Custom Saigon

Are you seeking a Western lifestyle? Not the affluent western-world lifestyle where you get to gripe about your petty grievances and first world problems. No, the other one with horses and lassos and awesome shirts in it.

Well  if you answered yes to this question above then you’re in good company. Sometimes even your skinny jeans wearing, ironic moustache grooming, stripey shirted fixie rider wants to go a little western. When such impulses come over  me I reach for the Miller shirt.



The Miller ranch shirt is getting hard to find these days. Even a search on ebay resulted only in some muck called Mac Miller shirts and Miller beer shirts. Nothing to rival the beauty of a Miller western shirt in all its checkered polyester glory.

Lucky for me my wife bought me one at a vintage fair some years back. I wear it every time I go to Melbourne, where people fawn over it like it’s double-butted Italian-made tubing and wistfully describe to me the Miller shirt they  would have owned when they young except their parents were too tight. My Miller is getting a bit old though and that’s where Vietnam comes in,  in a kind of East meets Western-shirt embrace.

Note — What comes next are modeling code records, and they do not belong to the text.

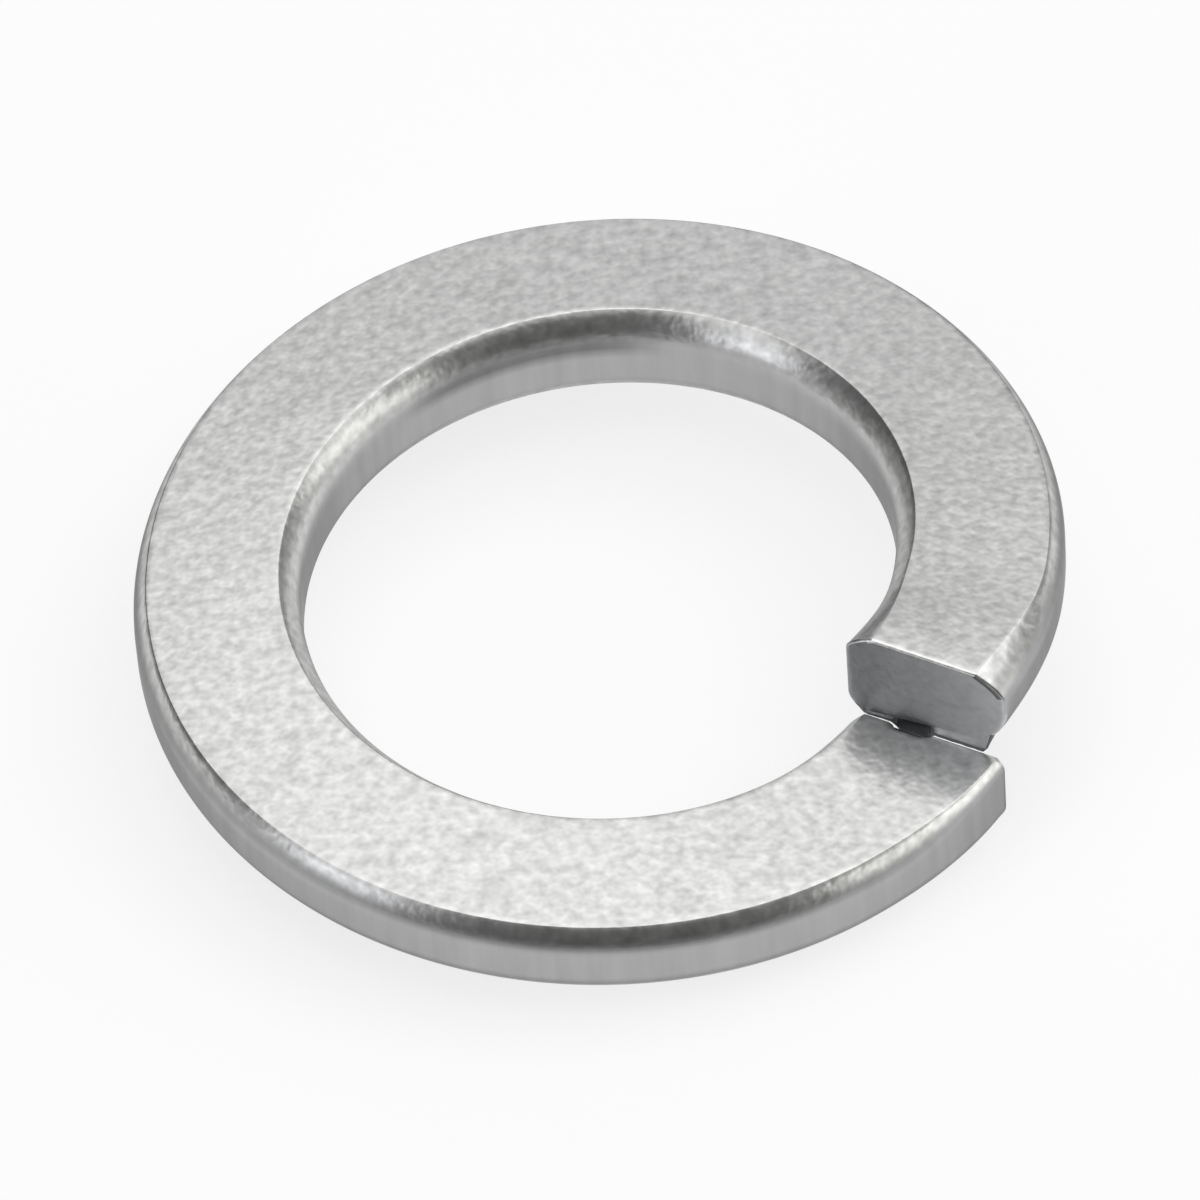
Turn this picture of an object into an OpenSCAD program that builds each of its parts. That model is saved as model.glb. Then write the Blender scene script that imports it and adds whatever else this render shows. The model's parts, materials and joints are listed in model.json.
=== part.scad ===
// Spring lock washer for a 36 mm bolt: one flat ring of steel, cut once and
// coiled by a single left-hand turn, so that its sharp cut ends stand apart in
// height. Millimetres, +Z up along the bore. The origin is on the bore's axis,
// at the level of the lowest point of the underside.

/* [Ring] */
// Diameter of the bore
bore_d = 36.7; // [32:0.1:42]
// Diameter over the rim
rim_d = 57.4; // [50:0.1:72]
// Thickness of the section at the bore
bore_thick = 6.5; // [5:0.1:9]
// Thickness of the section at the rim, a little less than at the bore
rim_thick = 5.3; // [4.8:0.1:9]

/* [Coil] */
// Height that the ring climbs in one full turn
turn_rise = 6.5; // [1:0.1:12]
// Gap between the two cut faces
slit_gap = 0.3; // [0.2:0.1:3]
// Direction of the slit round the bore, from +X
slit_az = -35.5; // [-180:0.5:180]
// Lean of the cut away from the radius, at the middle of the ring's width
slit_skew = 9; // [0:1:20]

/* [Edges] */
// Width of the top's rounded edge at the bore, across the flat face
top_bore_edge_w = 1.25; // [0.3:0.05:2]
// Height of the top's rounded edge at the bore, down the wall
top_bore_edge_h = 2.6; // [0.4:0.05:2.8]
// Width of the top's rounded edge at the rim
top_rim_edge_w = 0.9; // [0.3:0.05:2]
// Height of the top's rounded edge at the rim
top_rim_edge_h = 2; // [0.4:0.05:2.2]
// Width of the underside's rounded edge at the bore
under_bore_edge_w = 0.9; // [0.3:0.05:2]
// Height of the underside's rounded edge at the bore
under_bore_edge_h = 1.6; // [0.4:0.05:2.2]
// Width of the underside's rounded edge at the rim
under_rim_edge_w = 0.95; // [0.3:0.05:2]
// Height of the underside's rounded edge at the rim
under_rim_edge_h = 1.7; // [0.4:0.05:2]
// Fullness of the rounded edges: at 0.5 each is a plain parabola, above it a fuller one
edge_full = 0.55; // [0.5:0.01:0.65]

/* [Cut ends] */
// Extra thickness that the shearing leaves at a cut end
end_swell = 0.5; // [0:0.05:0.8]
// Width at the upper end of the top's rounded edge at the bore
head_bore_edge_w = 1.7; // [0.3:0.05:2]
// Height at the upper end of the top's rounded edge at the bore
head_bore_edge_h = 1.5; // [0.4:0.05:2.8]
// Width at the upper end of the top's rounded edge at the rim
head_rim_edge_w = 1.9; // [0.3:0.05:2.5]
// Height at the upper end of the top's rounded edge at the rim
head_rim_edge_h = 1.9; // [0.4:0.05:2.2]
// Width at the upper end of the underside's rounded edge at the rim
head_under_edge_w = 1.5; // [0.3:0.05:2]
// Height at the upper end of the underside's rounded edge at the rim
head_under_edge_h = 3; // [0.4:0.05:3.1]
// Width at the lower end of the top's rounded edge at the rim
foot_rim_edge_w = 0.45; // [0.3:0.05:2]
// Height at the lower end of the top's rounded edge at the rim
foot_rim_edge_h = 0.9; // [0.4:0.05:2.2]
// Length over which a cut end goes over into the plain ring
end_reach = 9; // [4:0.5:20]

/* [Smoothness] */
// Sections along the turn
turn_steps = 120; // [72:4:160]
// Facets across each rounded edge
edge_steps = 3; // [2:1:4]

/* [Hidden] */

bore_r = bore_d / 2;
rim_r = rim_d / 2;
mid_r = (bore_r + rim_r) / 2;
turn_length = 2 * PI * mid_r;

// The cut is one straight shear: a direction in plan, and how far it passes
// from the bore's axis
cut_az = slit_az + slit_skew;
cut_offset = -mid_r * sin(slit_skew);

// The swept body runs this far past the bore and the rim, and true cylinders
// then cut both walls
overcut = 0.05;
wall_facets = 240;

// The section's four rounded edges, anticlockwise from the top of the bore:
// wall radius, way from the wall into the section, face (1 is the top)
EDGES = [[bore_r, 1, 1], [bore_r, 1, -1], [rim_r, -1, -1], [rim_r, -1, 1]];

// Width and height of each edge: along the plain ring, at the upper end of the
// turn and at the lower one
PLAIN = [
    [top_bore_edge_w, top_bore_edge_h],
    [under_bore_edge_w, under_bore_edge_h],
    [under_rim_edge_w, under_rim_edge_h],
    [top_rim_edge_w, top_rim_edge_h],
];
HEAD = [
    [head_bore_edge_w, head_bore_edge_h],
    PLAIN[1],
    [head_under_edge_w, head_under_edge_h],
    [head_rim_edge_w, head_rim_edge_h],
];
FOOT = [PLAIN[0], PLAIN[1], PLAIN[2], [foot_rim_edge_w, foot_rim_edge_h]];

function smooth(t) = t <= 0 ? 0 : t >= 1 ? 1 : t * t * (3 - 2 * t);

// How much of a cut end's own shape is left at a share u of the turn
function end_share(u) = 1 - smooth(min(u, 1 - u) * turn_length / end_reach);

// Height of a flat face over the section's middle, without the swelling
function face_height(r) =
    (bore_thick + (rim_thick - bore_thick) * (r - bore_r) / (rim_r - bore_r)) / 2;

// Width and height of an edge at a share u of the turn
function edge_size(i, u) = PLAIN[i] + ((u > 0.5 ? HEAD[i] : FOOT[i]) - PLAIN[i]) * end_share(u);

// A rounded edge leaves the flat face at a crisp corner (t = 0) and runs into
// the wall without one (t = 1). Gives [radius, depth below the face].
function edge_point(edge, size, t) =
    [edge[0] + edge[1] * size[0] * (1 - t) * (1 - t),
     size[1] * (2 * edge_full * t * (1 - t) + t * t)];

// The last facet of the edge, carried on past the wall by the overcut
function edge_end(edge, size) =
    let (last = edge_point(edge, size, 1),
         step = last - edge_point(edge, size, 1 - 1 / edge_steps))
    last + step * overcut / abs(step[0]);

// One rounded edge of the section at u, from the flat face to the wall, as
// [radius, height over the section's middle]
function edge_points(i, u) =
    let (edge = EDGES[i], size = edge_size(i, u), swell = end_swell / 2 * end_share(u))
    [for (k = [0:edge_steps])
        let (p = k < edge_steps ? edge_point(edge, size, k / edge_steps) : edge_end(edge, size))
        [p[0], edge[2] * (face_height(p[0]) + swell - p[1])]];

function backwards(list) = [for (i = [len(list) - 1:-1:0]) list[i]];

function section(u) = concat(edge_points(0, u), backwards(edge_points(1, u)),
                             edge_points(2, u), backwards(edge_points(3, u)));

// Direction of a cut face at radius r: -1 is the lower end's, 1 the upper end's
function cut_face_az(r, end) = cut_az + asin((cut_offset + end * slit_gap / 2) / r);

// A point of the section carried to its place along the turn, which climbs clockwise
function on_turn(p, u) =
    let (first = cut_face_az(p[0], -1), last = cut_face_az(p[0], 1) - 360,
         az = first + (last - first) * u)
    [p[0] * cos(az), p[0] * sin(az), p[1] + turn_rise * (slit_az - az) / 360];

turn_points = [for (i = [0:turn_steps], p = section(i / turn_steps)) on_turn(p, i / turn_steps)];
lowest = min([for (p = turn_points) p[2]]);
highest = max([for (p = turn_points) p[2]]);
section_size = len(section(0));

// The coiled bar: its section carried along the turn, closed by the two cut faces
module swept_bar() {
    n = section_size;
    sides = [for (i = [0:turn_steps - 1], j = [0:n - 1])
        let (a = i * n + j, b = i * n + (j + 1) % n)
        each [[a, b, b + n], [a, b + n, a + n]]];
    foot = [for (j = [n - 1:-1:0]) j];
    head = [for (j = [0:n - 1]) turn_steps * n + j];
    translate([0, 0, -lowest])
        polyhedron(points = turn_points, faces = concat(sides, [foot, head]), convexity = 4);
}

module wall_cylinder(r) {
    translate([0, 0, -1]) cylinder(r = r, h = highest - lowest + 2, $fn = wall_facets);
}

module washer() {
    color("silver") difference() {
        intersection() {
            swept_bar();
            wall_cylinder(rim_r);
        }
        wall_cylinder(bore_r);
    }
}

washer();
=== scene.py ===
"""The looks of a spring lock washer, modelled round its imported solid.

The washer is one bar of spring steel with a trapezoid section, coiled by a
single left-hand turn and sheared off at a slight lean. The bar is modelled
again here in finer steps than the solid has, with the small marks that the
shear leaves, and dressed in blasted and plated steel.
"""

import json
import logging
import math
from dataclasses import dataclass, field
from enum import Enum

import bmesh
import bpy
from mathutils import Matrix, Vector, noise


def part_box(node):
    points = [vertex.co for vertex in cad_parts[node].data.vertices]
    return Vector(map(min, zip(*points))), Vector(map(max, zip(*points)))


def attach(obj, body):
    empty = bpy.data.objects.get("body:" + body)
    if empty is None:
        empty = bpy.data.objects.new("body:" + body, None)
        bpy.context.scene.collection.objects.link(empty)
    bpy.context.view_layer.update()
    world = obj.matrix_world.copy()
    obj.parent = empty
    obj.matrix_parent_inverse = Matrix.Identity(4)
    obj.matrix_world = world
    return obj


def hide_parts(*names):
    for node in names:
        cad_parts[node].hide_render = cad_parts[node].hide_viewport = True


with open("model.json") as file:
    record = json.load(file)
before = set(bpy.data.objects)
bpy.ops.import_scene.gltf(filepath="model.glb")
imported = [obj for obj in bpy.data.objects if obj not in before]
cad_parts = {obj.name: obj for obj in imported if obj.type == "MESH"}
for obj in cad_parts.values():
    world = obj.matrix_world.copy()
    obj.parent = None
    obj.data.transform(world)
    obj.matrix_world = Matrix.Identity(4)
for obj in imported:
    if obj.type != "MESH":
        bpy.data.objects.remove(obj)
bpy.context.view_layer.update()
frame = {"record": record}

MM = 0.001
HAIR = 1e-4 * MM
TURN = 2 * math.pi

log = logging.getLogger("washer")


class Wall(Enum):
    """A wall of the ring. The value is the way from the wall into the section."""

    BORE = 1
    RIM = -1


class Face(Enum):
    """A flat face of the ring. The value is the way from the section's middle to it."""

    TOP = 1
    UNDERSIDE = -1


class Zone(Enum):
    """A material slot of the ring."""

    PLATED = 0
    SHEARED = 1


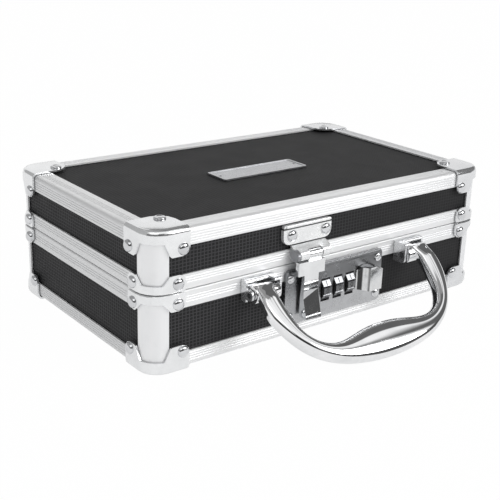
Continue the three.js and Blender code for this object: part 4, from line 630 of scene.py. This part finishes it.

For me, getting some clothes custom made is part of the deal when I go to Vietnam. Hoi An is famous for having hundreds of tailors who’ll knock out anything from shorts two sizes to big to quality suits and business shirts (I got both from the same tailor). Though it should be famous for this guy:

(Show off.)

This time round I wasn’t going anywhere near Hoi An so I had to rely on the tailors of Saigon instead. That’d be fine except for the somewhat lackluster results my friends had experienced with Saigon tailors. Viet tailors dealing with Vietnamese clientèle can’t suddenly knock out a couple shirts you and I would want wear. And if they did they’d be boring business shirts and may not fit you any better than  a prêt-à-porter  shirt. Asian tailors have a way of not quite believing the tape they just used to measure you. (Can westerners really be that fat?)  


(Vintage goods. The original Miller western shirt.)


Enter Masto Designs the brainchild of Andrew Masterton. He’s found a tailor he works with who transforms our half-baked ideas of  funky shirts into reality. He has a room full of colorful fabrics from which he’s only too happy to help you mix and match  (over  a glass of  red) and a bunch of designs for  you to choose  from. Or, if you have your  prized Miller shirt with you he’ll use that as a pattern. 

(A Miller like you’ve never seen it, thanks to Mastro.)



The finished design isn’t 100% Miller. Andrew measured me and decided to shorten the sleeves and the tail of the shirt. We also drew it in a little across the chest because (I assume) it had stretched or something.. Then we got to choosing fabrics.

Immediately I was taken with the passion and energy which Andrew put into choosing and matching his fabrics. Dealing with Andrew reminded me of dealing with this dude when he started to match frame colors to wheels and grips and other bits of details I’d never thought to notice on a bike before. And it occurred to me that the  process of getting a custom shirt made isn’t all that different to getting a custom fixie made. Probably you should get the bike first and then get a couple shirts made to match.

(Miller’s never had this kind of detail. Contrasting fabric in the inside of the cuffs and collar.)



Just as the Jim Junkee will find details to compliment  a bike that I’d  never thought to bother with before the Masto maestro was all about finding matches, contrasts and subtle (or loud) differences to voice your shirt’s character. I ended up with two shirts, one a traditional Miller-type check and the other something from a different direction altogether. Both have contrasting fabrics on the inside of the cuffs and neck line. 

(Yee-haw.)



The quality and cut of the shirts is perfect. Unlike my Hoi An shorts these fit perfectly, and they’re neatly sewn and don’t  look like they’ll fray or pull away in any unexpected ways (unlike the seat of my Hoi An trousers). You pay a little more for these shirts as compared with other tailor-made stuff I’d had done in Vietnam ($30 per shirt at Mastro) but there’s no way you’d get anything like this made by any other tailor in Vietnam. And  there’s no way you’d get anything like this made on Oz for even a fraction of the cost. The comparison to Jube Customs is fitting here as they both great represent great value, a custom  made option for the same price you’d pay for the normal version.



If you’re thinking this sounds great and you’ll look up Andrew when you’re next in Saigon in 2018 then think again. Masto have a fool-proof system to help you submit measurements and Andrew is a veteran of the Skype consultation. He’ll walk you through fabrics and shirt designs and help you knock out anything from a business shirt to the a shirt so loud even Dr Karl would think twice about wearing it.